### PROBLEM TO SOLVE
For the listing that follows, give again exactly the lines from the one with "for name, solid" to the one with "bpy.data.objects.remove(obj)", including both.

### DATA BLOCK

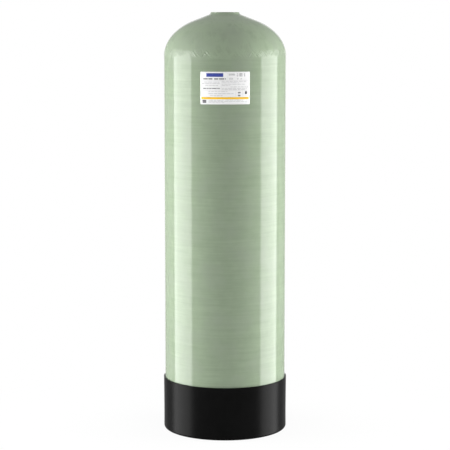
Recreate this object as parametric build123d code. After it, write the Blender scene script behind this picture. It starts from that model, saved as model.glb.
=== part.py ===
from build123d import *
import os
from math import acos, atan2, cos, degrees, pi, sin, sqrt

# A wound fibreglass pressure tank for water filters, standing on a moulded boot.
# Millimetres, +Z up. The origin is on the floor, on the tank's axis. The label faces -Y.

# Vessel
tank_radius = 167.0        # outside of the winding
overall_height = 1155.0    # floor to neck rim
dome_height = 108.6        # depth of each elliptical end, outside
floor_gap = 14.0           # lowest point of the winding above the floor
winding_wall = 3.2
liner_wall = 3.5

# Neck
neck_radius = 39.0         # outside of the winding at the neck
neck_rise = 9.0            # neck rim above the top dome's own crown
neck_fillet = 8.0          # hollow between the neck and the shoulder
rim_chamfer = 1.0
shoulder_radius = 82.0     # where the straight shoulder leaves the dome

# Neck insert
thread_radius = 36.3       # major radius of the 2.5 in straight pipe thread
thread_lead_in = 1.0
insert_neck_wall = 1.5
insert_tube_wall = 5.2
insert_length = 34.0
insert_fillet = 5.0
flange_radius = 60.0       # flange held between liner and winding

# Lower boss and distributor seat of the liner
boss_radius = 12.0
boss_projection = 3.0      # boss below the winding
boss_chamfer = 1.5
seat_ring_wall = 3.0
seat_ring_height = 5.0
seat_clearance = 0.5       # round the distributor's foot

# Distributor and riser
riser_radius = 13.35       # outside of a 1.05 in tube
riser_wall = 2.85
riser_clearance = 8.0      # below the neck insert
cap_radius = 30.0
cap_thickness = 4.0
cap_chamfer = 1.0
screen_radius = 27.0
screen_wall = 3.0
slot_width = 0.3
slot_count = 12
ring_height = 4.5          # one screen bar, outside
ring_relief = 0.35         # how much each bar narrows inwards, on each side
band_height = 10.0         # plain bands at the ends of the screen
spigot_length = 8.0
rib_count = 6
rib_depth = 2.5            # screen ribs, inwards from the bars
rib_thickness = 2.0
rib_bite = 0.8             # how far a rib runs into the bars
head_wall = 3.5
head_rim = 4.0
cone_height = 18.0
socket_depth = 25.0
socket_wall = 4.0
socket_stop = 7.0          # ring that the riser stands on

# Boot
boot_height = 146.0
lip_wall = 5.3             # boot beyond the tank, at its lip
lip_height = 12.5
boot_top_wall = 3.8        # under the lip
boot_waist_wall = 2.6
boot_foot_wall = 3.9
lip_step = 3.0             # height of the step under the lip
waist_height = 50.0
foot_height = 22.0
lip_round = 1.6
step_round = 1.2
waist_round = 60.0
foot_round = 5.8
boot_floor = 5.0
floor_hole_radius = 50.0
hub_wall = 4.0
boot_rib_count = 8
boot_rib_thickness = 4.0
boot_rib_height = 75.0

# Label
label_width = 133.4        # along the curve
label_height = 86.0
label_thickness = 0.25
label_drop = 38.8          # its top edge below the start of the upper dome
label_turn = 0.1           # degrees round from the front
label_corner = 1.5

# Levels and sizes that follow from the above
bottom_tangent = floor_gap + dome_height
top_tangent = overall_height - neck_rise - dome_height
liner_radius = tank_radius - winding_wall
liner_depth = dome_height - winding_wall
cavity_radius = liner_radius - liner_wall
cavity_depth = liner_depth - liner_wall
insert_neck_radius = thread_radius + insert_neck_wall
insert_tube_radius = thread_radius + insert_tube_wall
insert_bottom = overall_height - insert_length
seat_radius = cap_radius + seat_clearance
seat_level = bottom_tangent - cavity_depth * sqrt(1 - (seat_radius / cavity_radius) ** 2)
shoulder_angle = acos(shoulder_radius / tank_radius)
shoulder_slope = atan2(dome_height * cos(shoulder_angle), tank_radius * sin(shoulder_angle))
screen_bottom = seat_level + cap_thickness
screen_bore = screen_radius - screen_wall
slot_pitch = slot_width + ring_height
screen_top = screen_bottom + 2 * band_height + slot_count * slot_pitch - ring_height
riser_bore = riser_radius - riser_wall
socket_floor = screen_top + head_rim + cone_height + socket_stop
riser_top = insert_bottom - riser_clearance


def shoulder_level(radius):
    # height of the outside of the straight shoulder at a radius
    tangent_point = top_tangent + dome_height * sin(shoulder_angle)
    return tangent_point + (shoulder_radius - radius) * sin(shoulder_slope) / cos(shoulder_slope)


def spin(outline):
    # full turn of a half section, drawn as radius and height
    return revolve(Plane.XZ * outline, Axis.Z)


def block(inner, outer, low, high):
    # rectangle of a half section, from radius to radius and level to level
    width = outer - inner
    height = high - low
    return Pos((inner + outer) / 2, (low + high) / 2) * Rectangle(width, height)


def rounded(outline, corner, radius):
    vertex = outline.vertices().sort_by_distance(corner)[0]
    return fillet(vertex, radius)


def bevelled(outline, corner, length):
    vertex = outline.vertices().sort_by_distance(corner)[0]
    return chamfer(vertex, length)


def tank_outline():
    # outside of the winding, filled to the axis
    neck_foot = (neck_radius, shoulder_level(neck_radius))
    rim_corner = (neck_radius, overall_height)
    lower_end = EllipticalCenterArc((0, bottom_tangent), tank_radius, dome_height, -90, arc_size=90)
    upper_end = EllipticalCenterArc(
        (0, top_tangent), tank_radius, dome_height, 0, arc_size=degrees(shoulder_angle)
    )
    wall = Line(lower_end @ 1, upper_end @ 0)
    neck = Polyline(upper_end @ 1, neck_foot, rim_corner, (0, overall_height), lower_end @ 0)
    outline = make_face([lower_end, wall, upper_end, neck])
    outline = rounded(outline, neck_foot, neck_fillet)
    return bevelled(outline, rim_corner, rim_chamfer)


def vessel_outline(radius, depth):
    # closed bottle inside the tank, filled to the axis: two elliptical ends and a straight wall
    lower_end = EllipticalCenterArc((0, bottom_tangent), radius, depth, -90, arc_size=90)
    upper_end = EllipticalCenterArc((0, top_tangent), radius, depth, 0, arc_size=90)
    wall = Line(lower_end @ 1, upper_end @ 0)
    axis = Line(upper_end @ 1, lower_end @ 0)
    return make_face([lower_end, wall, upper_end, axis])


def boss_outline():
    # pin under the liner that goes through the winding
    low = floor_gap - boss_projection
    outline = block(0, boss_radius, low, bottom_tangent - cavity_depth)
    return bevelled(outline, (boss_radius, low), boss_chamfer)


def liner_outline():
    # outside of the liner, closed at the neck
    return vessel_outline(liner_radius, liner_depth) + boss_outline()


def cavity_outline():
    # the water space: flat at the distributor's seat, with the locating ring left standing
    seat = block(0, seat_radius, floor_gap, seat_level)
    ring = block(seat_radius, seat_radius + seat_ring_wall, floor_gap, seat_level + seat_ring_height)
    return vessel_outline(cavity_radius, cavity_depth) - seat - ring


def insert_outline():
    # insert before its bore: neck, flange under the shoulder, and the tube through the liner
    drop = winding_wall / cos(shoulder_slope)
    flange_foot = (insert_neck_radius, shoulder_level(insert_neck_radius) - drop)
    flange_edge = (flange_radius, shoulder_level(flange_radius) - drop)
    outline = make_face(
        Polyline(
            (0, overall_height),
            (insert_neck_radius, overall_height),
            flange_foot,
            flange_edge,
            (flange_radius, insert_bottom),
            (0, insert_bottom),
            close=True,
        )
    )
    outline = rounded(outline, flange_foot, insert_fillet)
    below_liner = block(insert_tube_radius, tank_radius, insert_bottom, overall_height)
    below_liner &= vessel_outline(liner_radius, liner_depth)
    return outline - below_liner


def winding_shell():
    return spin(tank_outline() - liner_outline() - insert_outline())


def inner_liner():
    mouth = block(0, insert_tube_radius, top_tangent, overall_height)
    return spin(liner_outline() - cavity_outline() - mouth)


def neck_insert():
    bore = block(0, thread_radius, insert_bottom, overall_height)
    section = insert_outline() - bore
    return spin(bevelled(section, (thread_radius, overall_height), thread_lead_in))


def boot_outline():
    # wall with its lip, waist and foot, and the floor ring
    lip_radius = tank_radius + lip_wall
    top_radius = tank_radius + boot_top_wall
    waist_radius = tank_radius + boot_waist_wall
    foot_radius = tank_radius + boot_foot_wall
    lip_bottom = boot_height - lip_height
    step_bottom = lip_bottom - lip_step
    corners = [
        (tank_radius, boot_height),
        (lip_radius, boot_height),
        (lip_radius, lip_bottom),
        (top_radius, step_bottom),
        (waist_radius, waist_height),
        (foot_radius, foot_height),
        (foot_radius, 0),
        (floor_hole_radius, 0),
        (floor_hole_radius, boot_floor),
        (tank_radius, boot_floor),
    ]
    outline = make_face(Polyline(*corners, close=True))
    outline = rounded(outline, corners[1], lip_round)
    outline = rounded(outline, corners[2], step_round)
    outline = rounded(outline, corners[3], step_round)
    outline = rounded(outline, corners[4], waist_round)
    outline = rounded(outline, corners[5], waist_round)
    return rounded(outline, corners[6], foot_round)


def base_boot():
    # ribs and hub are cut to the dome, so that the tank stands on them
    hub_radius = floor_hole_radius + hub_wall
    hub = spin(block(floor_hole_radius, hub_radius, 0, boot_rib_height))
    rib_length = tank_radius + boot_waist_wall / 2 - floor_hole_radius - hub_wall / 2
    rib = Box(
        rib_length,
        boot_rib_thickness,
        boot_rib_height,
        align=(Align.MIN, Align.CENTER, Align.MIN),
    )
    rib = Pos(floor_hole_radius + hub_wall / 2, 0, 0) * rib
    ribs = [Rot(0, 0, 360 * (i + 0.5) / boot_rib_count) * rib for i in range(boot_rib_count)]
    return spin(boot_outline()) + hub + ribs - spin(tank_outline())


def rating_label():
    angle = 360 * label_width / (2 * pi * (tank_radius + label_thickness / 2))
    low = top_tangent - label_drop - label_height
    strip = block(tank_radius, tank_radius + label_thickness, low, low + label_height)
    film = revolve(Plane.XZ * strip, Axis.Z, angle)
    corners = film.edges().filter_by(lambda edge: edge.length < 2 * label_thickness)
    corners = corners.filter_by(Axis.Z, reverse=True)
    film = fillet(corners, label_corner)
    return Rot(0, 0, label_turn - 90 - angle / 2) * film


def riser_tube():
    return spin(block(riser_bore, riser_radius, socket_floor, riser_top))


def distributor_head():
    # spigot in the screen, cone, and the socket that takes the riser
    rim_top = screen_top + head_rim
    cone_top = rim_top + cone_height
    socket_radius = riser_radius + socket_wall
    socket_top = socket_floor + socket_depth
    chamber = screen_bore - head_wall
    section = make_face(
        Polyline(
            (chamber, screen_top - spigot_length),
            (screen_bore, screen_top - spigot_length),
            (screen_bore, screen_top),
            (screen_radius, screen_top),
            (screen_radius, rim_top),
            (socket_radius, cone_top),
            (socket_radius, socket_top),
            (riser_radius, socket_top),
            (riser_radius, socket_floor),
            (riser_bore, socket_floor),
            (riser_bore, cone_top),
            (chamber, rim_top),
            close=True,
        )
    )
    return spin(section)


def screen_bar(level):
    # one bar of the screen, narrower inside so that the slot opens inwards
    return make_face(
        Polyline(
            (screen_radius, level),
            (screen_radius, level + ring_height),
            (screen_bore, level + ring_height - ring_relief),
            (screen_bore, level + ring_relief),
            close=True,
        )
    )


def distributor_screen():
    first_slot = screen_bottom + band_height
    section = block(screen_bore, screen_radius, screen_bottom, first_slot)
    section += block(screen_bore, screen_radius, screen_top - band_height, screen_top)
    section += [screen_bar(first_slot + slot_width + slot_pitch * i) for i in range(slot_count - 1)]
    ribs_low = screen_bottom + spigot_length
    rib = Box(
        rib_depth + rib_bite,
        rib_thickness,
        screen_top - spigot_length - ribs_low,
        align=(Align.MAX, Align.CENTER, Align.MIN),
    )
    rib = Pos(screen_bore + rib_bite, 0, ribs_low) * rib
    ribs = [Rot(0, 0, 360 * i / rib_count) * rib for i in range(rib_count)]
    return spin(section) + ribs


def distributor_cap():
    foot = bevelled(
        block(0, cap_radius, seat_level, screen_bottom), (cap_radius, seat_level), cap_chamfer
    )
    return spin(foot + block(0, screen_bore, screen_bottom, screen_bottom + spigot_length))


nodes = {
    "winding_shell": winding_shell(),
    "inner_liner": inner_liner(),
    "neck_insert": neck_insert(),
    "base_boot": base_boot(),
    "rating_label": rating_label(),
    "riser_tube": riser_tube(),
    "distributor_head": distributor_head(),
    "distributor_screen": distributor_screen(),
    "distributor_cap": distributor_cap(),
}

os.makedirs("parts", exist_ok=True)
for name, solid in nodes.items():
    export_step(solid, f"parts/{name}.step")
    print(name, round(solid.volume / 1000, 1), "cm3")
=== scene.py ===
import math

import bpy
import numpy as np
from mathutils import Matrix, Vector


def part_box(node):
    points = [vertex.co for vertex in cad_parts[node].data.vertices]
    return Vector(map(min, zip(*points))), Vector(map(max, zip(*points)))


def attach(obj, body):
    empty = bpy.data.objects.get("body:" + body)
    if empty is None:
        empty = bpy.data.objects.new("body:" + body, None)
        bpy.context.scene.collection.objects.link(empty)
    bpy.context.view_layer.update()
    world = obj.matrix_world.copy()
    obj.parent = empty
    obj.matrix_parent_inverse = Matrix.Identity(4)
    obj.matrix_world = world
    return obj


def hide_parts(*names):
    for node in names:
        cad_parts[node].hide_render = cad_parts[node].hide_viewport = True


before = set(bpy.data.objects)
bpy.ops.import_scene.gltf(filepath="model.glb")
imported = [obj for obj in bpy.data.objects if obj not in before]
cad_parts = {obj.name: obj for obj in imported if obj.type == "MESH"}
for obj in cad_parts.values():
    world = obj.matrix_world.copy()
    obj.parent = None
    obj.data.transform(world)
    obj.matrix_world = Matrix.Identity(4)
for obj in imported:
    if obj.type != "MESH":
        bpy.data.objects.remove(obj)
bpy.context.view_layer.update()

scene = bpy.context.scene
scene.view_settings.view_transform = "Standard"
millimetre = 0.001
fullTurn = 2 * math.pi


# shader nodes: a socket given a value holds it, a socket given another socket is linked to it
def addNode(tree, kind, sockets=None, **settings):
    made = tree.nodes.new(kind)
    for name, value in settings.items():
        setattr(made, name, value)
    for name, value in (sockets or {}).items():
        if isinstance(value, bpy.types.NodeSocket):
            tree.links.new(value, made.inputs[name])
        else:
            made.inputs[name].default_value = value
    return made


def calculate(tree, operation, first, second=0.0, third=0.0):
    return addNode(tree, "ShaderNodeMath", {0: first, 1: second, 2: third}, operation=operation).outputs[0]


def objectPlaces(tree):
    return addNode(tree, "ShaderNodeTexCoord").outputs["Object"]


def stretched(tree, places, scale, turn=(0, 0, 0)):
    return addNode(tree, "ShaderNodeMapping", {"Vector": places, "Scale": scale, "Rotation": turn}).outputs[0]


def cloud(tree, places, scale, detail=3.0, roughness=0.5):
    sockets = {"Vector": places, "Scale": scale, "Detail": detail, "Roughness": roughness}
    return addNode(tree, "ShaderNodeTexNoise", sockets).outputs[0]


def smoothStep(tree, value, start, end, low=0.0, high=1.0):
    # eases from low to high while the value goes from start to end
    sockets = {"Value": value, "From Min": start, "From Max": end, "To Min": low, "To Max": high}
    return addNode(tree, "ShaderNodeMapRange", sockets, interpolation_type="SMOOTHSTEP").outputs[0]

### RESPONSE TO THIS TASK
for name, solid in nodes.items():
    export_step(solid, f"parts/{name}.step")
    print(name, round(solid.volume / 1000, 1), "cm3")
=== scene.py ===
import math

import bpy
import numpy as np
from mathutils import Matrix, Vector


def part_box(node):
    points = [vertex.co for vertex in cad_parts[node].data.vertices]
    return Vector(map(min, zip(*points))), Vector(map(max, zip(*points)))


def attach(obj, body):
    empty = bpy.data.objects.get("body:" + body)
    if empty is None:
        empty = bpy.data.objects.new("body:" + body, None)
        bpy.context.scene.collection.objects.link(empty)
    bpy.context.view_layer.update()
    world = obj.matrix_world.copy()
    obj.parent = empty
    obj.matrix_parent_inverse = Matrix.Identity(4)
    obj.matrix_world = world
    return obj


def hide_parts(*names):
    for node in names:
        cad_parts[node].hide_render = cad_parts[node].hide_viewport = True


before = set(bpy.data.objects)
bpy.ops.import_scene.gltf(filepath="model.glb")
imported = [obj for obj in bpy.data.objects if obj not in before]
cad_parts = {obj.name: obj for obj in imported if obj.type == "MESH"}
for obj in cad_parts.values():
    world = obj.matrix_world.copy()
    obj.parent = None
    obj.data.transform(world)
    obj.matrix_world = Matrix.Identity(4)
for obj in imported:
    if obj.type != "MESH":
        bpy.data.objects.remove(obj)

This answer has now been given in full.